3. You are going to make mistakes and do dumb stuff.
Every parent makes mistakes. Sometimes this means admitting you were wrong and saying sorry. And yes, it is okay to apologize to your kids for messing up.
I had to do that earlier this afternoon to one of my daughters when she called me on a double standard I was propagating. I’m proud of the fact that I have a strong enough relationship with them that they can question my decisions in a productive manner.
4. Listen, Listen, Listen.
My girls are both talkers and sometimes it drives me up the wall. They will come in while I’m working and want to talk.
I have to remind myself that they are more important than my work.

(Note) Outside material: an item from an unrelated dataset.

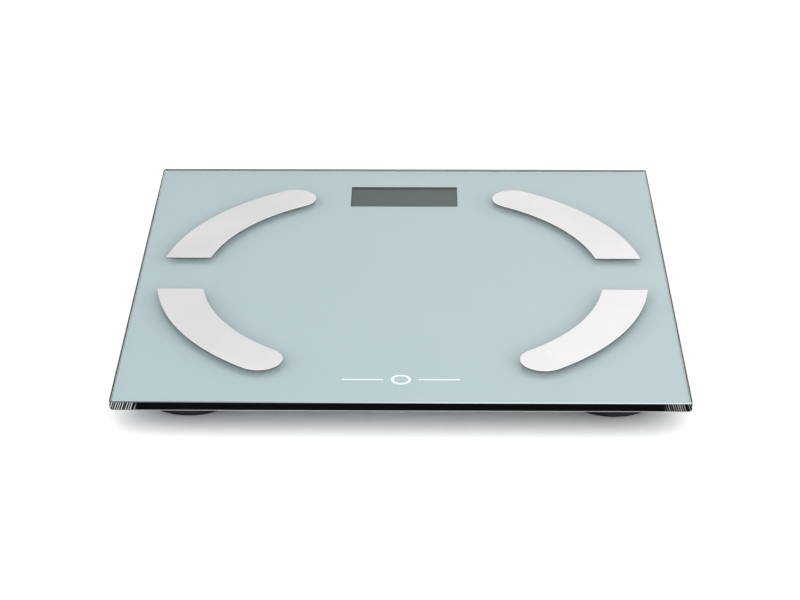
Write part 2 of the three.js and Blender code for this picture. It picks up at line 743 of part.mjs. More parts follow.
// Round button in the pod's floor, held in by a flange.
function unitButton() {
  const rim = BUTTON_RADIUS + BUTTON_FLANGE;
  const flangeBottom = podFloorTop + TOUCH;
  const face = podBottom + BUTTON_RECESS;
  return turned(
    SWITCH_X,
    switchY,
    [[0, face], [BUTTON_RADIUS, face], [BUTTON_RADIUS, flangeBottom], [rim, flangeBottom],
      [rim, buttonFlangeTop], [0, buttonFlangeTop]],
    24,
  );
}

add("pod_housing", podHousing(), materials.blackPlastic);
add("pod_seal_tape", podSealTape(), materials.tape);
add("lcd_panel", lcdPanel(), materials.lcd);
add("lcd_bezel_frame", lcdBezelFrame(), materials.greyPlastic);
add("zebra_strip", zebraStrip(), materials.silicone);
add("circuit_board", circuitBoard(), materials.board);
add("controller_chip", controllerChip(), materials.epoxy);
add("board_screw_left", boardScrew(-1), materials.nutSteel);
add("board_screw_right", boardScrew(1), materials.nutSteel);
add("coin_cell", coinCell(), materials.cellSteel);
add("cell_contact_positive", positiveContact(), materials.nickel);
add("cell_contact_negative", negativeContact(), materials.nickel);
add("tact_switch", tactSwitch(), materials.blackPlastic);
const plunger = disc(SWITCH_X, switchY, PLUNGER_RADIUS, buttonFlangeTop + HAIR, plungerTop);
add("switch_plunger", plunger, materials.greyPlastic);
add("unit_button", unitButton(), materials.greyPlastic);
add("battery_door", batteryDoor(), materials.blackPlastic);

// ---------------------------------------------------------------- foot modules

// Direction in which a load cell's lead leaves its foot, seen from the foot's centre.
function leadDirection({ side, end }) {
  return end > 0 ? new THREE.Vector3(-side, 0, 0) : new THREE.Vector3(-side * 0.6, 0.8, 0);
}

function footCentre({ side, end }) {
  return new THREE.Vector3(side * footX, end * footY, 0);
}

const padRadius = FOOT_RADIUS - PAD_MARGIN;
const capNeckRadius = FOOT_RADIUS - CAP_STEP;
const holderInner = FOOT_RADIUS + HOLDER_FIT;
const holderOuter = holderInner + HOLDER_WALL;
const holderLipInner = holderInner - HOLDER_LIP;
const leadHeight = (loadCellTop + loadCellBottom) / 2;
const clipBottom = HOLDER_FLOOR_CLEARANCE + HOLDER_LIP_HEIGHT + FOOT_PLAY + TOUCH;

// Cup that is taped under the glass and holds a load cell. Its lower lip keeps the foot in.
function footHolder(corner) {
  const centre = footCentre(corner);
  const cup = turned(centre.x, centre.y, [
    [0, holderPlateBottom], [holderInner, holderPlateBottom],
    [holderInner, HOLDER_FLOOR_CLEARANCE + HOLDER_LIP_HEIGHT],
    [holderLipInner, HOLDER_FLOOR_CLEARANCE + HOLDER_LIP_HEIGHT],
    [holderLipInner, HOLDER_FLOOR_CLEARANCE], [holderOuter, HOLDER_FLOOR_CLEARANCE],
    [holderOuter, holderTop], [0, holderTop],
  ]);
  const seatX = (LOAD_CELL_SIDE - CELL_SEAT_WIDTH) / 2 - 0.5;
  const half = LOAD_CELL_SIDE / 2 - LOAD_CELL_CORNER;
  const seats = [-1, 1].map((side) => {
    const x = centre.x + side * seatX;
    return block(
      x - CELL_SEAT_WIDTH / 2, x + CELL_SEAT_WIDTH / 2, centre.y - half, centre.y + half,
      loadCellTop + TOUCH, holderPlateBottom + 0.5,
    );
  });
  const exit = LOAD_LEAD_RADIUS + FREE;
  const direction = leadDirection(corner);
  const notch = block(
    holderInner - 1, holderOuter + 1, -exit, exit, leadHeight - exit, leadHeight + exit,
  );
  notch.rotateZ(Math.atan2(direction.y, direction.x)).translate(centre.x, centre.y, 0);
  return cut(join(cup, ...seats), notch);
}

// Stamped steel load cell: an outer frame with a tongue that the foot pushes on.
function loadCell(corner) {
  const centre = footCentre(corner);
  const outline = roundedRectangle(
    new THREE.Shape(), centre.x, centre.y, LOAD_CELL_SIDE, LOAD_CELL_SIDE, LOAD_CELL_CORNER,
  );
  const outer = LOAD_CELL_SIDE / 2 - LOAD_CELL_FRAME;
  const inner = outer - LOAD_CELL_SLOT;
  const point = (x, y) => new THREE.Vector2(centre.x + x, centre.y + corner.end * y);
  const slot = new THREE.Path([
    point(-outer, outer), point(-outer, -outer), point(outer, -outer), point(outer, outer),
    point(inner, outer), point(inner, -inner), point(-inner, -inner), point(-inner, outer),
    point(-outer, outer),
  ]);
  outline.holes.push(slot);
  return slab(outline, loadCellBottom, loadCellTop, 3);
}

// Foot that stands on the floor and pushes on the load cell with its centre boss.
function footCap(corner) {
  const centre = footCentre(corner);
  const floorTop = PAD_THICKNESS + TOUCH + CAP_FLOOR_THICKNESS;
  const clipTop = clipBottom + CAP_CLIP_HEIGHT;
  const clipRadius = holderInner - FREE;
  const recess = padRadius + PAD_FIT;
  const bossTop = loadCellBottom - TOUCH;
  return turned(centre.x, centre.y, [
    [0, PAD_THICKNESS + TOUCH], [recess, PAD_THICKNESS + TOUCH], [recess, capBottom],
    [FOOT_RADIUS - EDGE_BREAK, capBottom], [FOOT_RADIUS, capBottom + EDGE_BREAK], [FOOT_RADIUS, capBaseTop],
    [capNeckRadius, capBaseTop], [capNeckRadius, clipBottom],
    [clipRadius, clipBottom], [clipRadius, clipTop],
    [capNeckRadius - CAP_WALL, clipTop], [capNeckRadius - CAP_WALL, floorTop],
    [CAP_BOSS_RADIUS + 1, floorTop], [CAP_BOSS_RADIUS, bossTop], [0, bossTop],
  ]);
}

// Rubber pad under the foot.
function footPad(corner) {
  const centre = footCentre(corner);
  return turned(centre.x, centre.y, [
    [0, 0], [padRadius - EDGE_BREAK, 0], [padRadius, EDGE_BREAK],
    [padRadius, PAD_THICKNESS], [0, PAD_THICKNESS],
  ]);
}

for (const corner of corners) {
  const centre = footCentre(corner);
  const tape = disc(centre.x, centre.y, holderOuter - 1, holderTop, filmBottom);
  add(`foot_holder_${corner.name}`, footHolder(corner), materials.blackPlastic);
  add(`foot_holder_tape_${corner.name}`, tape, materials.tape);
  add(`load_cell_${corner.name}`, loadCell(corner), materials.loadCellSteel);
  add(`foot_cap_${corner.name}`, footCap(corner), materials.blackPlastic);
  add(`foot_pad_${corner.name}`, footPad(corner), materials.rubber);
}

// ---------------------------------------------------------------- wiring

const channelFloorTop = filmBottom - TOUCH - CHANNEL_DEPTH;
const laneHeight = channelFloorTop + CHANNEL_DEPTH / 2;
const notchHeight = podTop - 1.5;

// Where each lead lands on the circuit board, counted from the front of the pod's notch.
const padY = {
  load_front: notchFront + 1.7,
  electrode_front: notchFront + 4.7,
  electrode_rear: notchFront + 7.4,
  load_rear: notchFront + 10.6,
};

// The last stretch of every lead: through the pod's notch and down to its pad.
function podEntry(side, y, radius) {
  return [
    new THREE.Vector3(side * (POD_HALF_WIDTH + 8), y, laneHeight),
    new THREE.Vector3(side * (podWallX - POD_WALL - 0.5), y, notchHeight),
    new THREE.Vector3(side * leadPadX, y, boardTop + radius + TOUCH),
  ];
}

// The stretch inside the wire channel.
function channelRun(side, lane) {
  const x = side * (channelX + lane);
  return [
    new THREE.Vector3(x, channelFront - 6, laneHeight),
    new THREE.Vector3(x, channelRear + 4, laneHeight),
  ];
}

function loadCellLead(corner) {
  const { side, end } = corner;
  const direction = leadDirection(corner);
  const edge = LOAD_CELL_SIDE / 2 / Math.max(Math.abs(direction.x), Math.abs(direction.y)) + 2 * FREE;
  const from = (distance) =>
    footCentre(corner).addScaledVector(direction, distance).setZ(leadHeight);
  const start = [from(edge), from(holderOuter + 3)];
  const y = end > 0 ? padY.load_rear : padY.load_front;
  const run = end > 0 ? [] : channelRun(side, -LANE_SPREAD);
  return wire([...start, ...run, ...podEntry(side, y, LOAD_LEAD_RADIUS)], LOAD_LEAD_RADIUS);
}

// A ring terminal under the electrode's nut, with its wire to the board.
function electrodeLead(corner) {
  const { side, end } = corner;
  const stud = studAt(corner);
  const direction = end > 0 ? new THREE.Vector3(-0.8 * side, 0.6, 0) : new THREE.Vector3(-side, 0, 0);
  const leadZ = terminalTop - ELECTRODE_LEAD_RADIUS - HAIR;
  const from = (distance) =>
    new THREE.Vector3(stud.x, stud.y, leadZ).addScaledVector(direction, distance);
  const tab = block(1, TERMINAL_TAB_LENGTH, -1.5, 1.5, terminalBottom, terminalTop);
  tab.rotateZ(Math.atan2(direction.y, direction.x)).translate(stud.x, stud.y, 0);
  const ring = disc(stud.x, stud.y, TERMINAL_RADIUS, terminalBottom, terminalTop);
  const hole = disc(stud.x, stud.y, STUD_RADIUS + TERMINAL_FIT, terminalBottom - 1, terminalTop + 1);
  const start = [from(TERMINAL_TAB_LENGTH - 2), from(TERMINAL_TAB_LENGTH + 6)];
  const run = end > 0
    ? [new THREE.Vector3(side * (channelX + 10), channelRear + 8, laneHeight)]
    : channelRun(side, LANE_SPREAD);
  const y = end > 0 ? padY.electrode_rear : padY.electrode_front;
  const lead = wire([...start, ...run, ...podEntry(side, y, ELECTRODE_LEAD_RADIUS)], ELECTRODE_LEAD_RADIUS);
  return join(cut(join(ring, tab), hole), lead);
}

// Open raceway stuck under the film, which keeps the long leads in place.
function wireChannel(side) {
  const x = side * channelX;
  const inner = CHANNEL_INNER_WIDTH / 2;
  const outer = inner + CHANNEL_WALL;
  const top = filmBottom - TOUCH;
  return cut(
    block(x - outer, x + outer, channelFront, channelRear, channelFloorTop - CHANNEL_WALL, top),
    block(x - inner, x + inner, channelFront - 1, channelRear + 1, channelFloorTop, top + 1),
  );
}

for (const corner of corners) {
  add(`load_cell_lead_${corner.name}`, loadCellLead(corner), materials.whiteWire);
  add(`electrode_lead_${corner.name}`, electrodeLead(corner), materials.redWire);
}
add("wire_channel_left", wireChannel(-1), materials.greyPlastic);
add("wire_channel_right", wireChannel(1), materials.greyPlastic);

export default scale;
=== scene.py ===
# %% [markdown]
# # A slim glass bathroom scale
# The scale is a square of clear glass that stands on four low feet. Its colour is a print behind
# the glass, so the steel electrodes stand proud of that colour and cast soft shadows down onto it.
# The frame that is loaded here holds every part at its real place, and this lesson gives the parts
# their fine shapes and their finishes.

# %% Load the frame
import json
import math

import bmesh
import bpy
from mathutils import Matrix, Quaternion, Vector

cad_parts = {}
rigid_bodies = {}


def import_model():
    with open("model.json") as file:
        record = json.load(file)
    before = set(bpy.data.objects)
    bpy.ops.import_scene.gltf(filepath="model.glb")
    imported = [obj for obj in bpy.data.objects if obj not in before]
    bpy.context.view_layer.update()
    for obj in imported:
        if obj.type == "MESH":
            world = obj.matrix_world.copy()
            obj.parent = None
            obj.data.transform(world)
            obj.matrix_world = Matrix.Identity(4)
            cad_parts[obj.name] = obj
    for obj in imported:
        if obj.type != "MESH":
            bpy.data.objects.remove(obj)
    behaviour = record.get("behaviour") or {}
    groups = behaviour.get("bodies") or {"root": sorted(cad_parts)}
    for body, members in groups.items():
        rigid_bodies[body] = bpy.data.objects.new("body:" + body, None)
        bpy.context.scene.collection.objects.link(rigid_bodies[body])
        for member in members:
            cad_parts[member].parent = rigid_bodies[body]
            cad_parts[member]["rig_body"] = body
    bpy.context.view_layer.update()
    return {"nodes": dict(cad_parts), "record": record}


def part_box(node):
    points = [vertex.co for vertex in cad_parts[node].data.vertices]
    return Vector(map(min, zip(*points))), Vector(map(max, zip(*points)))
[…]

If I don’t listen when they want to talk, then they aren’t going to be interested in talking to me when they really need someone.
This is doubly important for step-parents because we don’t have the long-term history and trust. I want them to be in the habit of coming to me when they have questions or issues.
Which brings me to the most important thing.
5. Talk to them frequently and often about everything.
And when I say everything I really do mean everything – Drugs, alcohol, grades, pornography, sex, STD’s, modesty, honesty, college, peer pressure, work, money, gossip, humility . . . . . the list could go on and on.
When one of our girls was 13 Aaron got a call asking him what an orgasm was. Needless to say, that isn’t a discussion he wanted to have, but she had already asked two other adults and none of them would explain it to her, but she knew that her dad would be open and honest.
Does this mean they always come to us with questions, no, but at least we have tried.
I’m far from being a perfect parent, but I have told my girls repeatedly that I love them unconditionally.
I’ve asked them to give me the benefit of the doubt when I make a decision that they don’t agree with or understand and come to me with questions rather than just assume I’m out to make their life difficult.
I promised them when I married their dad that I would do my best to treat them the same why I would treat my own children. So far, I can honestly say, I feel that I’ve been able to keep that promise.